Free-Flowing Bubbles And High-End Indian Feasting? We Ate Our Weight At Farzi Café

Published . By Georgia Evans.

The promise of unlimited fizz is usually enough to win me over, and I’m a sucker for brunch (who isn’t?) but Farzi Café is on another level… dishing out innovative Indian cuisine across an extensive menu with bottomless bubbles when the weekend rolls in. Needless to say, this place won me over from the moment I saw it.

Created by Zorawar Kalra, a highly regarded Indian restaurateur, the eatery considers itself as a contemporary pan-Asian bistro. Located in the heart of Haymarket, with an upscale feel and menu of delicious dishes, this boozy brunch was one heck of a weekend treat.

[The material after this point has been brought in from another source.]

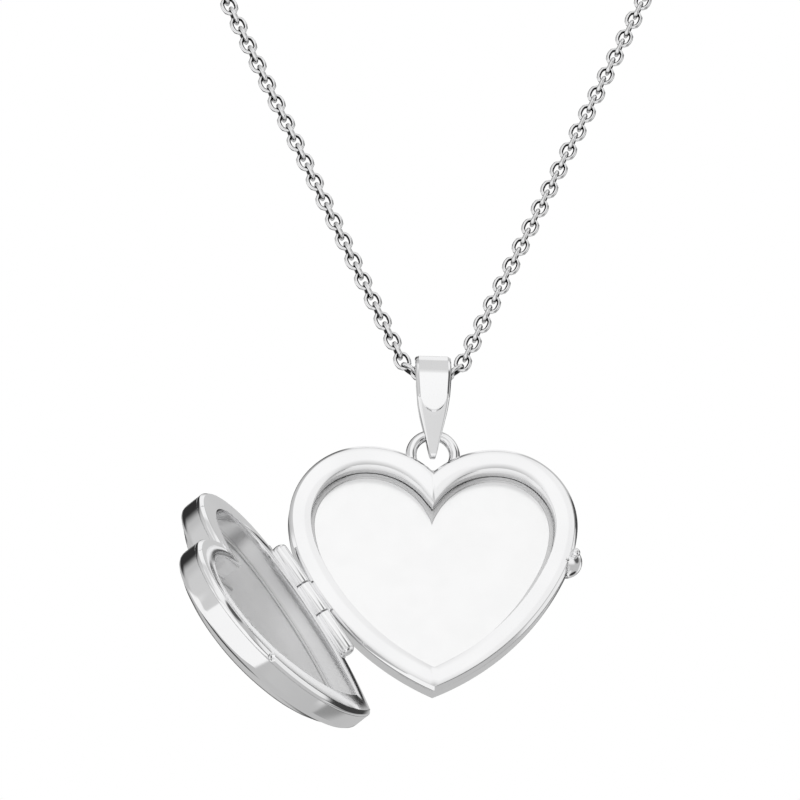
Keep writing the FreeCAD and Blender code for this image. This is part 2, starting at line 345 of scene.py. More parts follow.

Farzi Cafe Interiors | London Restaurant Reviews | DesignMyNight

Settle into the luxe surroundings of Farzi Café.

As we walked in, we immediately felt the buzz of a bustling brunch location, with groups of friends, families and work colleagues all tucking in. We worked our way over to a plush pod by the kitchen and started on the bubbles, watching in awe as platters were devoured (a good indicator what was to come) while a live violinist sashayed through the venue.

It’s safe to say we stayed for a while, with endless streams of food brought before us. My partner isn’t a big eater, but I basically had to roll him home after watching him devour seven courses without stopping... unless he was reaching for more bubbly. For myself? A comfortable four that left me positively stuffed. My chaat (£8) served in an avocado, with puree and crunchy coconut, was followed by a brilliantly bright salad (£12) of pumpkin, coconut, beetroot and fresh chillies. With a fresh feel and dash of spice from the chillies, these were a great way to warm up the palate before ether next two plates arrived.

Farzi Cafe Food | London Restaurant Reviews | DesignMyNight

This restaurant prides itself on innovative Indian eating. 

The main courses really impressed, I mean who else would’ve thought to create creamy Brussels sprouts? Made with a cashew-nut poriyal the dish (£5) was made even better when paired with the tender smoked aubergine bharta (£11), cooked to the perfect level of softness that can be hard to nail with this particularly precarious veg. We left rubbing our bulging tummies, and crashed out the moment we got home like a couple of Romans (that’s a good sign imo).

The DesignMyNight Digest

Farzi Café uniquely combines Indian flavours with innovative cooking techniques. While luxurious in its setting, there was no sense of snobbery to be seen, making for a great place to stuff one's face when the weekend rolls in.